:: Exercise task ::
Everything from the line containing "Write the three.js" to the line containing "wasm.setup();", both lines included, must be copied exactly; nothing else should be.

:: Raw records ::
⟨

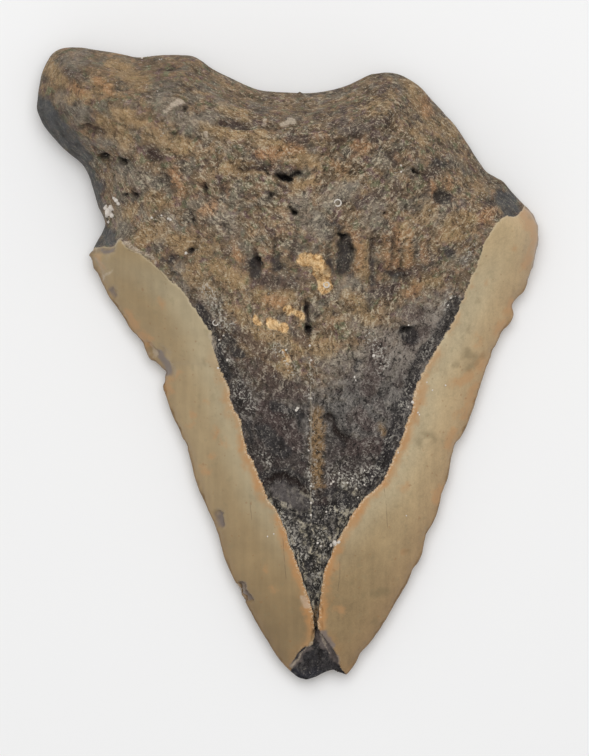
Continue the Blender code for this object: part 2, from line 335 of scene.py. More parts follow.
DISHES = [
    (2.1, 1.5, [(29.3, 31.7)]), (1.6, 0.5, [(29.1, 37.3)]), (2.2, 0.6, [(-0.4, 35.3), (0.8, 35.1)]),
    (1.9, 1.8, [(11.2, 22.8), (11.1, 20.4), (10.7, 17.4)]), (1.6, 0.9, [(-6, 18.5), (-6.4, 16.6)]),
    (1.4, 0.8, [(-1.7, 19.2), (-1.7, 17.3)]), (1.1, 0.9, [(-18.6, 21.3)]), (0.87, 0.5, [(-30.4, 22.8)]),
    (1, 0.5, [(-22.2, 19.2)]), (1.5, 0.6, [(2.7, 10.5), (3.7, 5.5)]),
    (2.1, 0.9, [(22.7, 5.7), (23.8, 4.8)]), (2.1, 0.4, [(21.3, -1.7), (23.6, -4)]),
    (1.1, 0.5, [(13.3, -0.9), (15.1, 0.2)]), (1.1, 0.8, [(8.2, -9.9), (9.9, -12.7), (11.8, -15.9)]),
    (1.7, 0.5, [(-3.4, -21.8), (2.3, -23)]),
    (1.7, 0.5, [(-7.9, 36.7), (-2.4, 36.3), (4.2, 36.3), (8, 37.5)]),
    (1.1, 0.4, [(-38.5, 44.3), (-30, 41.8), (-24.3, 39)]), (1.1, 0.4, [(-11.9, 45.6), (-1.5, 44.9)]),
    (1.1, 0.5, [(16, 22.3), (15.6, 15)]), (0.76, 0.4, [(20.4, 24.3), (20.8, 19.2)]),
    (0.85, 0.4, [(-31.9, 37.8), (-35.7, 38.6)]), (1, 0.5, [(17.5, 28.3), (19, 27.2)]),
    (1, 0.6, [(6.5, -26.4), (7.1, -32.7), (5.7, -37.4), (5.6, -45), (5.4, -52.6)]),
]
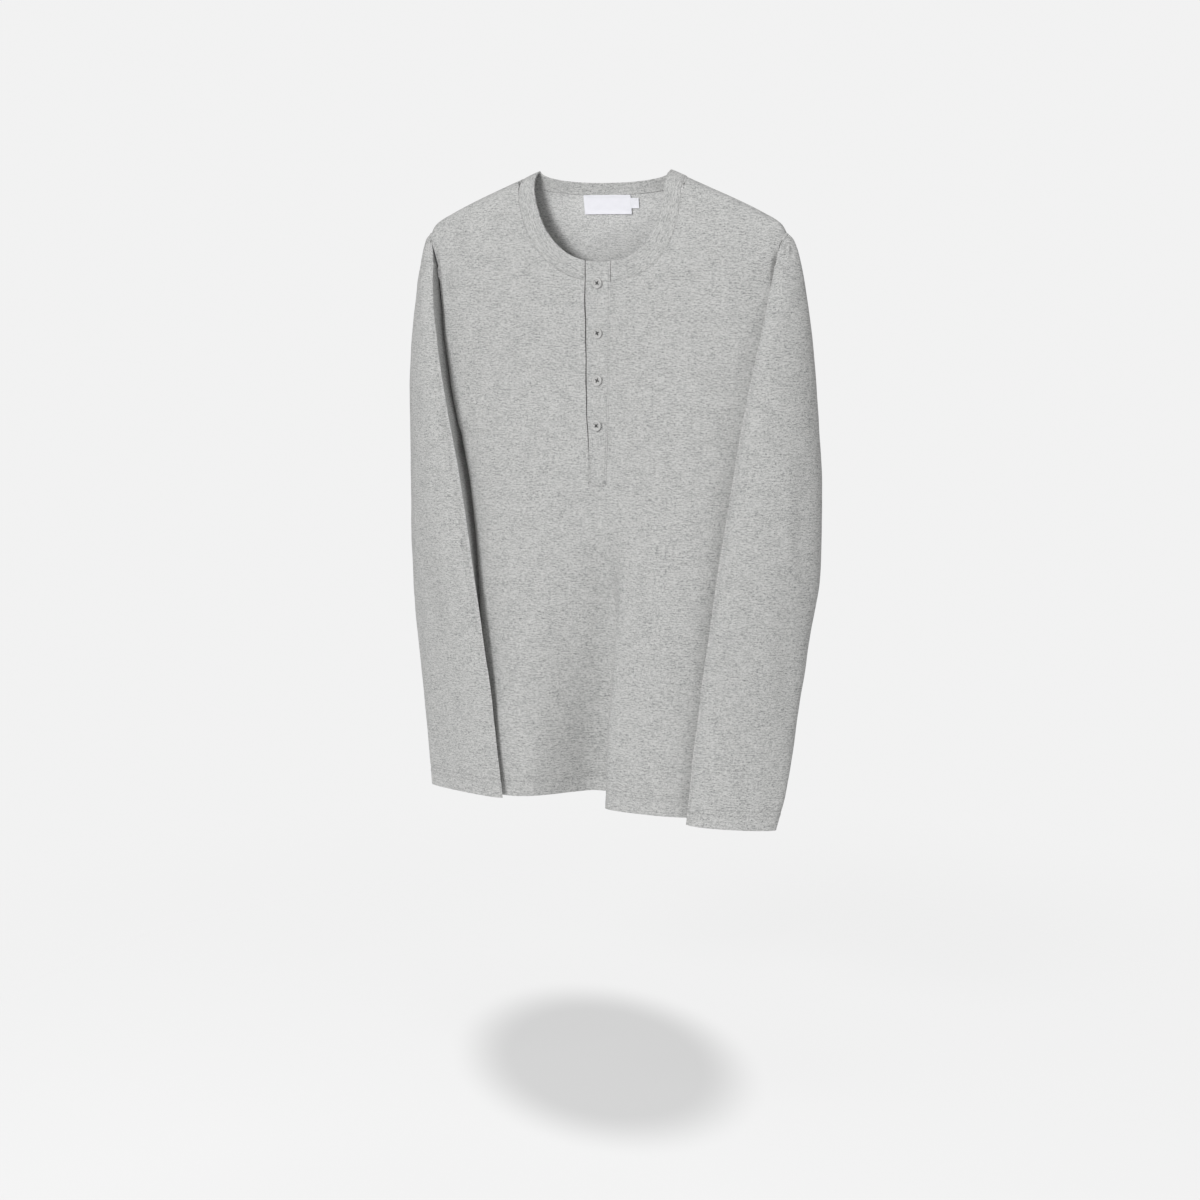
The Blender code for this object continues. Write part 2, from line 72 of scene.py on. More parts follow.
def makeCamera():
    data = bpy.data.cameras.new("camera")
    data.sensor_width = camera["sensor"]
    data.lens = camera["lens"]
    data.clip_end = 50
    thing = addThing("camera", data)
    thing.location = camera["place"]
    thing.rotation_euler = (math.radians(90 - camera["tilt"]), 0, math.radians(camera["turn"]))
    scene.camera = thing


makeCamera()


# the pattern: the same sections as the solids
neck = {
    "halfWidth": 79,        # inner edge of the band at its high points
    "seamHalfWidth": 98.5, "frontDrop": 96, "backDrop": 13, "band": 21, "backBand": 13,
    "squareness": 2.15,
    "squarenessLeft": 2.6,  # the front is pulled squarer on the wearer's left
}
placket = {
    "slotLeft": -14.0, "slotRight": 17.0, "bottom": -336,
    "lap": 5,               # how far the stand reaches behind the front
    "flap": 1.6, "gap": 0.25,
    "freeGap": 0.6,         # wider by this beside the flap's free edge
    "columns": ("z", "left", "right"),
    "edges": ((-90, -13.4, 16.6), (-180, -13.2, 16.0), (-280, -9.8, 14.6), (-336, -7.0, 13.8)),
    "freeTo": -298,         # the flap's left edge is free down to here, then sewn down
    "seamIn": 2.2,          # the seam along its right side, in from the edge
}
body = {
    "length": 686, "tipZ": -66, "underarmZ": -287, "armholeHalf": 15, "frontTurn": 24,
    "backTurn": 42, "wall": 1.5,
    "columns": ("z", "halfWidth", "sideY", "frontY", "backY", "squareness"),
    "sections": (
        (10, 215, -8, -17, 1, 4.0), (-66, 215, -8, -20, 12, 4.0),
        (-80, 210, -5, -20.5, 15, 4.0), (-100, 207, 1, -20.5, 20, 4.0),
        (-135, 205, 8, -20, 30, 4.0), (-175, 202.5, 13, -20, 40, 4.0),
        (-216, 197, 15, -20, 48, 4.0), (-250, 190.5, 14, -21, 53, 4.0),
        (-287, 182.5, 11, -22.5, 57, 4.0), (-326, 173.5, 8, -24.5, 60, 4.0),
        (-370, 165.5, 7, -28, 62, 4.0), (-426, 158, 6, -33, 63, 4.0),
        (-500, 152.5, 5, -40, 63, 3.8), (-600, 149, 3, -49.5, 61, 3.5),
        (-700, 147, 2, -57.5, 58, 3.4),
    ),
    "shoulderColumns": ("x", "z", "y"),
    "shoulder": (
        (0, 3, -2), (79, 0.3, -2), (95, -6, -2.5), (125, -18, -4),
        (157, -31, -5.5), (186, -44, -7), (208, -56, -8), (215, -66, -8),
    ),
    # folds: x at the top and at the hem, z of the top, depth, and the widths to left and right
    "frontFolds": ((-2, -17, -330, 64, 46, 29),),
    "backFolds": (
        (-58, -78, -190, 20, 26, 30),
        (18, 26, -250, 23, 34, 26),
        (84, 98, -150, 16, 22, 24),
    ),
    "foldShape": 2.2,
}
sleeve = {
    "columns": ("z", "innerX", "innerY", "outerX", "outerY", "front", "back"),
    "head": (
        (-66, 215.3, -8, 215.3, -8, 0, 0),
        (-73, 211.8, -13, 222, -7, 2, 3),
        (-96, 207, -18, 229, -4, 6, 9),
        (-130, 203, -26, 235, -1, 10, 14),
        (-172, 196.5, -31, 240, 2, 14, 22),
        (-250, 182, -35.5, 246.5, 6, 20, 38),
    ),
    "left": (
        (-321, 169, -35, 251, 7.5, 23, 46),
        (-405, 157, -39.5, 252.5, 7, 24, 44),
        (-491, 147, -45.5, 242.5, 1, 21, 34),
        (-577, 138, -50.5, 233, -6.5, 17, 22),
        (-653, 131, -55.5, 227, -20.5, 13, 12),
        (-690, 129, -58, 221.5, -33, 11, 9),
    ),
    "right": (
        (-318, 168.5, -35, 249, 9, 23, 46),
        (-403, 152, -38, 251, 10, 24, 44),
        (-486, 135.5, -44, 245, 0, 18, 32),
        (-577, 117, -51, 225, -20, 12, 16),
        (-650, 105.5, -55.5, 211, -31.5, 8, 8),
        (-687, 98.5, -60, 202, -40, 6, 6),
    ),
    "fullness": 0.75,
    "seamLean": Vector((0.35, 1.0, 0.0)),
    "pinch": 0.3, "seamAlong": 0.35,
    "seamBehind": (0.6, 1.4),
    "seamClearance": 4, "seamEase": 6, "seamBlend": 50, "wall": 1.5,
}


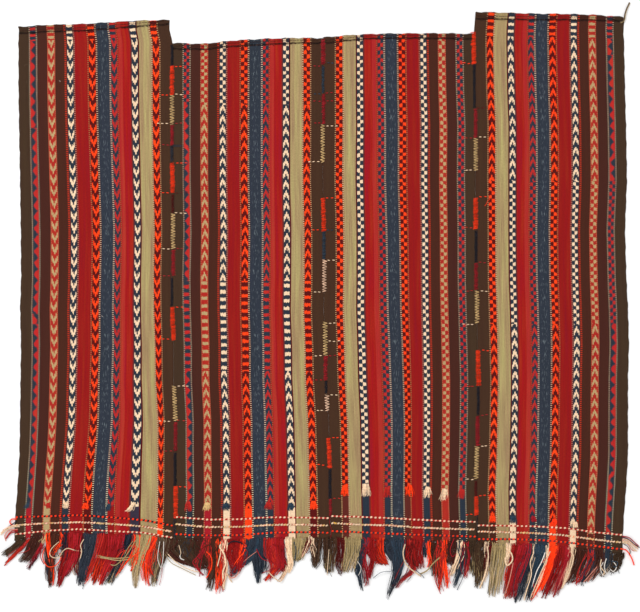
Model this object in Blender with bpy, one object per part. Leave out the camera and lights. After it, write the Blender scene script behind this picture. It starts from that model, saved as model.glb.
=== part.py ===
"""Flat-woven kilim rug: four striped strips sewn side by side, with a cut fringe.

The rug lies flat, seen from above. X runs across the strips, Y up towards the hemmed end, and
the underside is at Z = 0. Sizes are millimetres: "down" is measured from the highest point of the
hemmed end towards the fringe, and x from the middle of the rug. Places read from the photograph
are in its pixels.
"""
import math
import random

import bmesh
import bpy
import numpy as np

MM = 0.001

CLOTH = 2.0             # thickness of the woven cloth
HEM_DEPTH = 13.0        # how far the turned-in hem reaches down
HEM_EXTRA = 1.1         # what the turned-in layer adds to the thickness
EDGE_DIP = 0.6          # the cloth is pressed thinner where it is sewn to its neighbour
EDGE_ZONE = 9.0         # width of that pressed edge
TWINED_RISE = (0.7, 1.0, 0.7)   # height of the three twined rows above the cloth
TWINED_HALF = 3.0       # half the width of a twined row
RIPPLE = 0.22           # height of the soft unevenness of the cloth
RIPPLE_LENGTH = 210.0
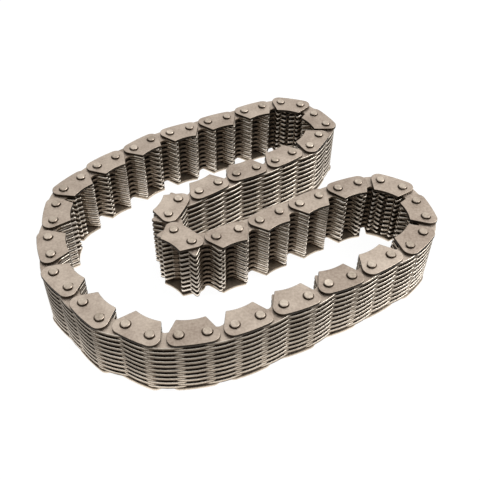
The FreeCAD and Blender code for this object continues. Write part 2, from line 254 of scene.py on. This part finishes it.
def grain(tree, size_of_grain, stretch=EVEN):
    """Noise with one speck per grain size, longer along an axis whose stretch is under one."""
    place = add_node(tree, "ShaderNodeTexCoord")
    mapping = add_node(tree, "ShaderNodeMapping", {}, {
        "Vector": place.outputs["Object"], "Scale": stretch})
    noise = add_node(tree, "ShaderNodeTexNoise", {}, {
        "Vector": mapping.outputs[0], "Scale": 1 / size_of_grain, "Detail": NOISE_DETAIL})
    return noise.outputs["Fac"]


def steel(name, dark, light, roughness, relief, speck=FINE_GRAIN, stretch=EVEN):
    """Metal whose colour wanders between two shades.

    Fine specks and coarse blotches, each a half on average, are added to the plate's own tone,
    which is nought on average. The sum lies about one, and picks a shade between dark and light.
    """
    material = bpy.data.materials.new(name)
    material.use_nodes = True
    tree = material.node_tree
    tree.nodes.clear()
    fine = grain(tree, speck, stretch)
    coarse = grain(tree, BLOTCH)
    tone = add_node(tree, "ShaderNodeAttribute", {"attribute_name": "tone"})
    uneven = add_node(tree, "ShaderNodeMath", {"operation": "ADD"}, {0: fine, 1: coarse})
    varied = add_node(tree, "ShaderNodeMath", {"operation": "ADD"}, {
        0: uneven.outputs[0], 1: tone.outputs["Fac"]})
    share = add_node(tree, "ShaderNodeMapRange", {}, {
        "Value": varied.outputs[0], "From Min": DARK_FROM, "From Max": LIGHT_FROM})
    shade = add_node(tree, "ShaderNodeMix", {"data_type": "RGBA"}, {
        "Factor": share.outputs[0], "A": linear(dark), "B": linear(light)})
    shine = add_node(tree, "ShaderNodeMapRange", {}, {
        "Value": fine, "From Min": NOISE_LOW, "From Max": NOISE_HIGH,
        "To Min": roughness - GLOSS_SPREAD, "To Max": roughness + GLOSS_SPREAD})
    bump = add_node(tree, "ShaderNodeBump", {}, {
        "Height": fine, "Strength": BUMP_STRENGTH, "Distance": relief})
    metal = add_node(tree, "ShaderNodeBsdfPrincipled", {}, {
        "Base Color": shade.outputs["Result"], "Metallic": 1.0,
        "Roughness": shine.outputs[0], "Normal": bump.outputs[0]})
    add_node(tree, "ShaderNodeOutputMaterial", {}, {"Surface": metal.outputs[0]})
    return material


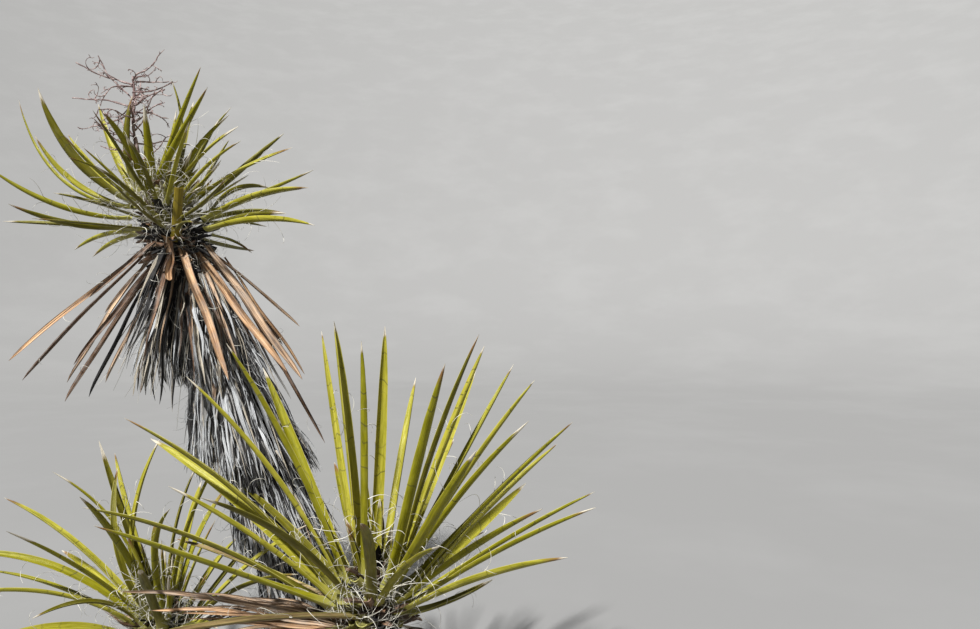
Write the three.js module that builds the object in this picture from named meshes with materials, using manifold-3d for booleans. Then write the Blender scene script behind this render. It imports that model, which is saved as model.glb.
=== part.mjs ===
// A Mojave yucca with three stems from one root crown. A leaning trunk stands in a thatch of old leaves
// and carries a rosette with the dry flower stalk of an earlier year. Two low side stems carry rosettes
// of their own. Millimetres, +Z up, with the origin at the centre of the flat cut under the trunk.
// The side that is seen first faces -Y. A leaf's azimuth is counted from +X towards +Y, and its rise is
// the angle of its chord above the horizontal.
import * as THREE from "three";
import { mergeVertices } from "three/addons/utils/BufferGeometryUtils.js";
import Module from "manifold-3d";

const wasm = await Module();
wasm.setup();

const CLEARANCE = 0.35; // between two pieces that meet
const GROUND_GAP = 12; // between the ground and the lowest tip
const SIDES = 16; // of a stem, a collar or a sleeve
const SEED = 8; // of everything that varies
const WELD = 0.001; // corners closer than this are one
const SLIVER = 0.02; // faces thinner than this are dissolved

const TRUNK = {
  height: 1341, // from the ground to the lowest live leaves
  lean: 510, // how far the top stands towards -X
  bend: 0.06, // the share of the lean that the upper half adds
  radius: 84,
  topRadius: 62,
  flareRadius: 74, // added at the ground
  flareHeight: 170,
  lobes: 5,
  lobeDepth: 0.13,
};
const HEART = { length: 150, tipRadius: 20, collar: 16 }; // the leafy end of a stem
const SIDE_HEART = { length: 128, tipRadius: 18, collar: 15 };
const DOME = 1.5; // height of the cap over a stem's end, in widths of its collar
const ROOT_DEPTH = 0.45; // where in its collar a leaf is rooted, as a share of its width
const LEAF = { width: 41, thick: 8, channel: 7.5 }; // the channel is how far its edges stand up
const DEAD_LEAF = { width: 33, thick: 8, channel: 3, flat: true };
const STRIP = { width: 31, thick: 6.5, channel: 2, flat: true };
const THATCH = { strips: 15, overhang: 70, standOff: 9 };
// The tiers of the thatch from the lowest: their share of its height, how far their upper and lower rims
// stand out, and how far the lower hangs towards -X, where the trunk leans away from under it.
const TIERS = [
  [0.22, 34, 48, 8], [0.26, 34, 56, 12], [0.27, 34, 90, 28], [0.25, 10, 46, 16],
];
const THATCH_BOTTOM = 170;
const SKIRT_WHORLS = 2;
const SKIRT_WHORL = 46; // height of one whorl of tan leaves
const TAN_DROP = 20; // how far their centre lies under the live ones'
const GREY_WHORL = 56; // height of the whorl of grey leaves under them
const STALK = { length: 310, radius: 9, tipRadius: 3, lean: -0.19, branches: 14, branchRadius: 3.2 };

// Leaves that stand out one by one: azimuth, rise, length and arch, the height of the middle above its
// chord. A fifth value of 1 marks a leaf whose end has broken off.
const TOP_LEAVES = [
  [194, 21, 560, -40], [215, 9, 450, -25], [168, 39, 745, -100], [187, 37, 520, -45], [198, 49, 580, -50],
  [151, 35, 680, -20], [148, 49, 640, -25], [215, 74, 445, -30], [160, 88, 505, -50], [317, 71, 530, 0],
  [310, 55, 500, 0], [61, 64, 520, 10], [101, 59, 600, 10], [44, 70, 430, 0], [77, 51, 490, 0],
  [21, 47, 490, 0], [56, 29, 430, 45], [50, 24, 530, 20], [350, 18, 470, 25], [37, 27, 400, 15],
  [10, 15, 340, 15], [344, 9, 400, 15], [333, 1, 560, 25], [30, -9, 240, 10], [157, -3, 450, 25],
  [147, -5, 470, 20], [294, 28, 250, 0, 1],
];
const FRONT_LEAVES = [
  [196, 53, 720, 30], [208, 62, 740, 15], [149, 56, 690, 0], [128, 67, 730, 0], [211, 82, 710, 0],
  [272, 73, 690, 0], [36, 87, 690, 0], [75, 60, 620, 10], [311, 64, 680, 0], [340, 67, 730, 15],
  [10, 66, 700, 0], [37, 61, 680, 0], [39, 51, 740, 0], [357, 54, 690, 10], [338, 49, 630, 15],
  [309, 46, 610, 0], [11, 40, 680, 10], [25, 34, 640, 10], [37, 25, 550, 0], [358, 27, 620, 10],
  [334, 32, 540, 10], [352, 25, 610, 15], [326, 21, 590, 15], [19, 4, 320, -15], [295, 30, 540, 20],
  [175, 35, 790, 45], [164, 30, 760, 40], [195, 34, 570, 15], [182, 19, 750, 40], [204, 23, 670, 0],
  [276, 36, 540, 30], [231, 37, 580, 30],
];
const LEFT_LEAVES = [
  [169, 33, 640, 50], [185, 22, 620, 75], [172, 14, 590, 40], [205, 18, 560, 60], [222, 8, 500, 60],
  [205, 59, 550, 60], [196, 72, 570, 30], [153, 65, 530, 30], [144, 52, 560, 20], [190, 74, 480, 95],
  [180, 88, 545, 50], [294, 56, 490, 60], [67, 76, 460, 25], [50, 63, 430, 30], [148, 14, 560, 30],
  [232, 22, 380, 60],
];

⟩

:: Result of the exercise ::
Write the three.js module that builds the object in this picture from named meshes with materials, using manifold-3d for booleans. Then write the Blender scene script behind this render. It imports that model, which is saved as model.glb.
=== part.mjs ===
// A Mojave yucca with three stems from one root crown. A leaning trunk stands in a thatch of old leaves
// and carries a rosette with the dry flower stalk of an earlier year. Two low side stems carry rosettes
// of their own. Millimetres, +Z up, with the origin at the centre of the flat cut under the trunk.
// The side that is seen first faces -Y. A leaf's azimuth is counted from +X towards +Y, and its rise is
// the angle of its chord above the horizontal.
import * as THREE from "three";
import { mergeVertices } from "three/addons/utils/BufferGeometryUtils.js";
import Module from "manifold-3d";

const wasm = await Module();
wasm.setup();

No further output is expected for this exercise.